# Start of DATA FOR THE TASK

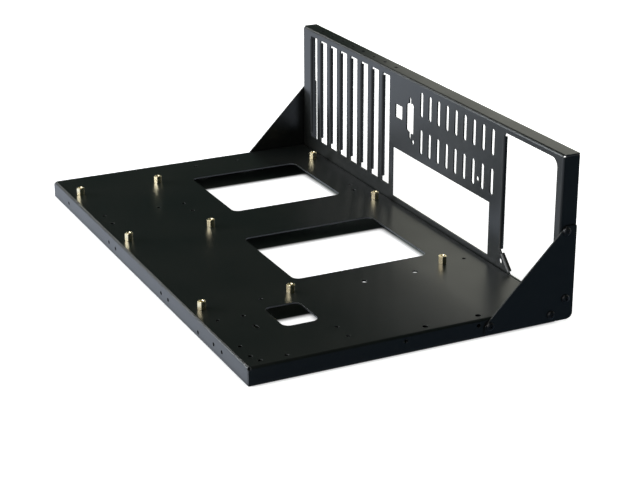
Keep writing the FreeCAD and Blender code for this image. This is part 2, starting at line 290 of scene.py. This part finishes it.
def turnedMesh(name, rows, steps):
    mesh = bmesh.new()
    rings = []
    for row in rows:
        ring = []
        for index in range(steps):
            angle = 2 * math.pi * index / steps
            radius, height = row(angle)
            ring.append(mesh.verts.new((radius * math.cos(angle), radius * math.sin(angle),
                                        height)))
        rings.append(ring)
    for lower, upper in zip(rings, rings[1:]):
        for index in range(steps):
            after = (index + 1) % steps
            mesh.faces.new((lower[index], lower[after], upper[after], upper[index]))
    for ring, turned in ((rings[0], True), (rings[-1], False)):
        centre = sum((vert.co for vert in ring), Vector()) / steps
        pole = mesh.verts.new((0, 0, centre.z))
        for index in range(steps):
            after = (index + 1) % steps
            first, last = (after, index) if turned else (index, after)
            mesh.faces.new((pole, ring[first], ring[last]))
    bmesh.ops.recalc_face_normals(mesh, faces=mesh.faces)
    data = bpy.data.meshes.new(name)
    mesh.to_mesh(data)
    mesh.free()
    return data


def ringRow(radius, height):
    return lambda angle: (radius, height)


def hexRow(flats, limit, height):
    def row(angle):
        part = (angle + math.pi / 6) % (math.pi / 3) - math.pi / 6
        return (min(flats / 2 / math.cos(part), limit), height)
    return row


def threadRow(crest, depth, pitch, height, fade):
    def row(angle):
        turn = (height / pitch - angle / (2 * math.pi)) % 1.0
        groove = abs(2 * turn - 1)
        return (crest - depth * fade * groove, height)
    return row


thread = {
    "rowsPerPitch": 6,
    "fadeRate": 6,             # how fast the groove deepens from either end
}


def threadRows(crest, depth, pitch, start, end):
    count = max(2, round(abs(end - start) / pitch * thread["rowsPerPitch"]))
    rows = []
    for index in range(count + 1):
        share = index / count
        fade = min(1.0, thread["fadeRate"] * share, thread["fadeRate"] * (1 - share))
        rows.append(threadRow(crest, depth, pitch, start + (end - start) * share, fade))
    return rows


standoff = {
    "flats": 6.0 * mm,
    "chamfer": 0.45 * mm,      # the turned bevel on the hexagon's corners
    "bevelShares": (1.0, 0.8, 0.6, 0.4, 0.2, 0.0),     # where its rows lie, from the corner in
    "footBevel": 0.6,          # the same at its foot, as a share of that
    "footShares": (0.0, 0.35, 0.7, 1.0),
    "footStep": 0.01 * mm,
    "turnedShare": 0.97,       # where the bevel starts, as a share of the flats
    "bore": 1.45 * mm,         # crest radius of the thread in the bore
    "boreDepth": 5.0 * mm,
    "boreGroove": 0.8,         # depth of that thread, as a share of the stud's
    "drillShare": 0.9,         # the plain end of the bore, as a share of its radius
    "drillLength": 0.4 * mm,
    "sink": 0.75 * mm,         # countersink round the bore
    "sinkStep": 0.02 * mm,
    "sinkLand": 0.1 * mm,
    "stud": 1.7 * mm,
    "studLength": 4.6 * mm,
    "tip": (0.5 * mm, 0.3 * mm),   # how much the stud's tip narrows, and over what length
    "runOut": 0.5 * mm,        # the stud's thread stops this far below the hexagon
    "neck": 0.3 * mm,
    "threadDepth": 0.24 * mm,
    "pitch": 0.6 * mm,
    "steps": 48,
    "turnSpread": 0.04,        # how far each is turned at random, in radians
    "seed": 4,
}


def makeStandoffMaster():
    low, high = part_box("standoff_rear_left")
    height = high.z - low.z - standoff["studLength"]
    rows = standoffStud() + standoffHexagon(height) + standoffBore(height)
    return turnedMesh("standoffMaster", rows, standoff["steps"])


def standoffStud():
    stud, depth = standoff["stud"], standoff["threadDepth"]
    bottom = -standoff["studLength"]
    narrow, length = standoff["tip"]
    rows = [ringRow(stud - narrow, bottom)]
    rows += threadRows(stud, depth, standoff["pitch"], bottom + length, -standoff["runOut"])
    rows += [ringRow(stud - depth, -standoff["neck"]), ringRow(stud - depth, 0.0)]
    return rows


def standoffHexagon(height):
    flats, chamfer = standoff["flats"], standoff["chamfer"]
    turned = flats / 2 * standoff["turnedShare"]
    reach = flats / math.sqrt(3) - turned
    rows = [hexRow(flats, turned, 0.0)]
    for share in standoff["footShares"]:
        rows.append(hexRow(flats, turned + reach * share,
                           standoff["footStep"] + chamfer * standoff["footBevel"] * share))
    for share in standoff["bevelShares"]:
        rows.append(hexRow(flats, turned + reach * share, height - chamfer * share))
    return rows


def standoffBore(height):
    bore, sink = standoff["bore"], standoff["sink"]
    bottom = height - standoff["boreDepth"]
    rows = [ringRow(bore + sink, height), ringRow(bore + standoff["sinkStep"], height - sink)]
    rows += threadRows(bore, -standoff["threadDepth"] * standoff["boreGroove"],
                       standoff["pitch"], height - sink - standoff["sinkLand"],
                       bottom + standoff["drillLength"])
    rows.append(ringRow(bore * standoff["drillShare"], bottom))
    return rows


screw = {
    "head": 3.3 * mm,          # radius of the head
    "headHeight": 2.0 * mm,
    "rim": 0.35 * mm,
    "edgeBreak": 0.12 * mm,    # bevel under the rim
    "flat": 1.3 * mm,          # radius of the flat on its crown
    "crownRows": 8,
    "shank": 1.5 * mm,
    "tip": (0.4 * mm, 0.3 * mm),   # how much the shank's tip narrows, and over what length
    "runOut": 0.4 * mm,        # the thread stops this far below the head
    "neck": 0.2 * mm,
    "threadDepth": 0.2 * mm,
    "pitch": 0.5 * mm,
    "recessWidth": 0.75 * mm,
    "recessSpan": 3.3 * mm,
    "recessDepth": 1.25 * mm,
    "recessFoot": (0.45, 0.75),    # how span and width shrink to the recess's floor
    "recessClear": 0.4 * mm,   # how far the cutter stands above the head
    "steps": 48,
    "turnSpread": 3.14,
    "seed": 11,
}


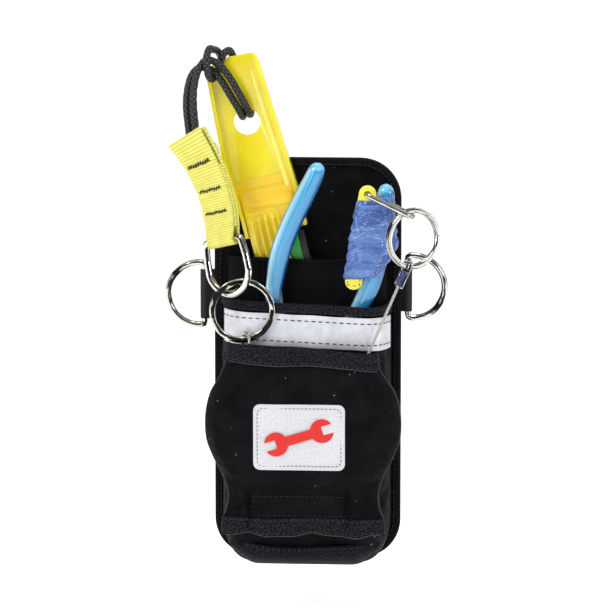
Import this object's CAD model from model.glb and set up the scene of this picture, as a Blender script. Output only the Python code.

# End of DATA FOR THE TASK

■ **YOUR INSTRUCTIONS**:
Every line of the material must be returned exactly as it appears.

■ **RESULT OF THE TASK**:
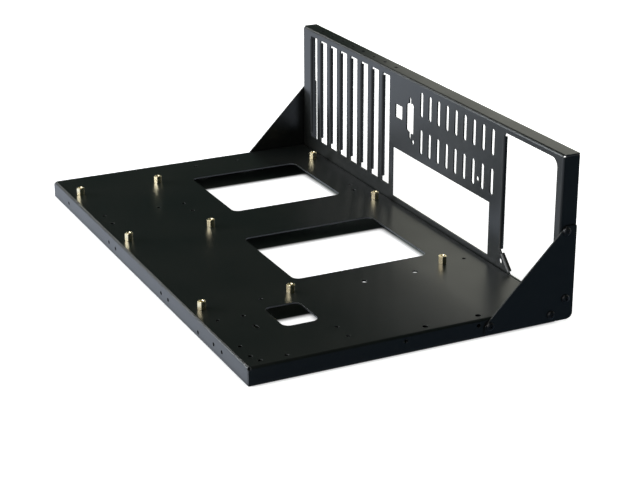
Keep writing the FreeCAD and Blender code for this image. This is part 2, starting at line 290 of scene.py. This part finishes it.
def turnedMesh(name, rows, steps):
    mesh = bmesh.new()
    rings = []
    for row in rows:
        ring = []
        for index in range(steps):
            angle = 2 * math.pi * index / steps
            radius, height = row(angle)
            ring.append(mesh.verts.new((radius * math.cos(angle), radius * math.sin(angle),
                                        height)))
        rings.append(ring)
    for lower, upper in zip(rings, rings[1:]):
        for index in range(steps):
            after = (index + 1) % steps
            mesh.faces.new((lower[index], lower[after], upper[after], upper[index]))
    for ring, turned in ((rings[0], True), (rings[-1], False)):
        centre = sum((vert.co for vert in ring), Vector()) / steps
        pole = mesh.verts.new((0, 0, centre.z))
        for index in range(steps):
            after = (index + 1) % steps
            first, last = (after, index) if turned else (index, after)
            mesh.faces.new((pole, ring[first], ring[last]))
    bmesh.ops.recalc_face_normals(mesh, faces=mesh.faces)
    data = bpy.data.meshes.new(name)
    mesh.to_mesh(data)
    mesh.free()
    return data


def ringRow(radius, height):
    return lambda angle: (radius, height)


def hexRow(flats, limit, height):
    def row(angle):
        part = (angle + math.pi / 6) % (math.pi / 3) - math.pi / 6
        return (min(flats / 2 / math.cos(part), limit), height)
    return row


def threadRow(crest, depth, pitch, height, fade):
    def row(angle):
        turn = (height / pitch - angle / (2 * math.pi)) % 1.0
        groove = abs(2 * turn - 1)
        return (crest - depth * fade * groove, height)
    return row


thread = {
    "rowsPerPitch": 6,
    "fadeRate": 6,             # how fast the groove deepens from either end
}


def threadRows(crest, depth, pitch, start, end):
    count = max(2, round(abs(end - start) / pitch * thread["rowsPerPitch"]))
    rows = []
    for index in range(count + 1):
        share = index / count
        fade = min(1.0, thread["fadeRate"] * share, thread["fadeRate"] * (1 - share))
        rows.append(threadRow(crest, depth, pitch, start + (end - start) * share, fade))
    return rows


standoff = {
    "flats": 6.0 * mm,
    "chamfer": 0.45 * mm,      # the turned bevel on the hexagon's corners
    "bevelShares": (1.0, 0.8, 0.6, 0.4, 0.2, 0.0),     # where its rows lie, from the corner in
    "footBevel": 0.6,          # the same at its foot, as a share of that
    "footShares": (0.0, 0.35, 0.7, 1.0),
    "footStep": 0.01 * mm,
    "turnedShare": 0.97,       # where the bevel starts, as a share of the flats
    "bore": 1.45 * mm,         # crest radius of the thread in the bore
    "boreDepth": 5.0 * mm,
    "boreGroove": 0.8,         # depth of that thread, as a share of the stud's
    "drillShare": 0.9,         # the plain end of the bore, as a share of its radius
    "drillLength": 0.4 * mm,
    "sink": 0.75 * mm,         # countersink round the bore
    "sinkStep": 0.02 * mm,
    "sinkLand": 0.1 * mm,
    "stud": 1.7 * mm,
    "studLength": 4.6 * mm,
    "tip": (0.5 * mm, 0.3 * mm),   # how much the stud's tip narrows, and over what length
    "runOut": 0.5 * mm,        # the stud's thread stops this far below the hexagon
    "neck": 0.3 * mm,
    "threadDepth": 0.24 * mm,
    "pitch": 0.6 * mm,
    "steps": 48,
    "turnSpread": 0.04,        # how far each is turned at random, in radians
    "seed": 4,
}


def makeStandoffMaster():
    low, high = part_box("standoff_rear_left")
    height = high.z - low.z - standoff["studLength"]
    rows = standoffStud() + standoffHexagon(height) + standoffBore(height)
    return turnedMesh("standoffMaster", rows, standoff["steps"])


def standoffStud():
    stud, depth = standoff["stud"], standoff["threadDepth"]
    bottom = -standoff["studLength"]
    narrow, length = standoff["tip"]
    rows = [ringRow(stud - narrow, bottom)]
    rows += threadRows(stud, depth, standoff["pitch"], bottom + length, -standoff["runOut"])
    rows += [ringRow(stud - depth, -standoff["neck"]), ringRow(stud - depth, 0.0)]
    return rows


def standoffHexagon(height):
    flats, chamfer = standoff["flats"], standoff["chamfer"]
    turned = flats / 2 * standoff["turnedShare"]
    reach = flats / math.sqrt(3) - turned
    rows = [hexRow(flats, turned, 0.0)]
    for share in standoff["footShares"]:
        rows.append(hexRow(flats, turned + reach * share,
                           standoff["footStep"] + chamfer * standoff["footBevel"] * share))
    for share in standoff["bevelShares"]:
        rows.append(hexRow(flats, turned + reach * share, height - chamfer * share))
    return rows


def standoffBore(height):
    bore, sink = standoff["bore"], standoff["sink"]
    bottom = height - standoff["boreDepth"]
    rows = [ringRow(bore + sink, height), ringRow(bore + standoff["sinkStep"], height - sink)]
    rows += threadRows(bore, -standoff["threadDepth"] * standoff["boreGroove"],
                       standoff["pitch"], height - sink - standoff["sinkLand"],
                       bottom + standoff["drillLength"])
    rows.append(ringRow(bore * standoff["drillShare"], bottom))
    return rows


screw = {
    "head": 3.3 * mm,          # radius of the head
    "headHeight": 2.0 * mm,
    "rim": 0.35 * mm,
    "edgeBreak": 0.12 * mm,    # bevel under the rim
    "flat": 1.3 * mm,          # radius of the flat on its crown
    "crownRows": 8,
    "shank": 1.5 * mm,
    "tip": (0.4 * mm, 0.3 * mm),   # how much the shank's tip narrows, and over what length
    "runOut": 0.4 * mm,        # the thread stops this far below the head
    "neck": 0.2 * mm,
    "threadDepth": 0.2 * mm,
    "pitch": 0.5 * mm,
    "recessWidth": 0.75 * mm,
    "recessSpan": 3.3 * mm,
    "recessDepth": 1.25 * mm,
    "recessFoot": (0.45, 0.75),    # how span and width shrink to the recess's floor
    "recessClear": 0.4 * mm,   # how far the cutter stands above the head
    "steps": 48,
    "turnSpread": 3.14,
    "seed": 11,
}


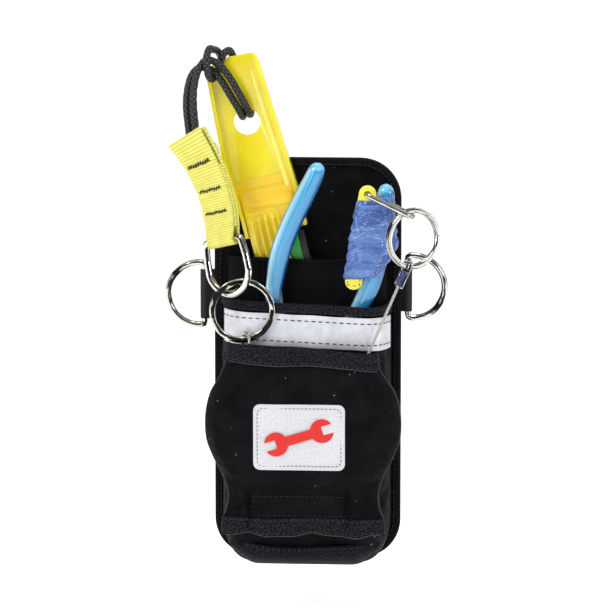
Import this object's CAD model from model.glb and set up the scene of this picture, as a Blender script. Output only the Python code.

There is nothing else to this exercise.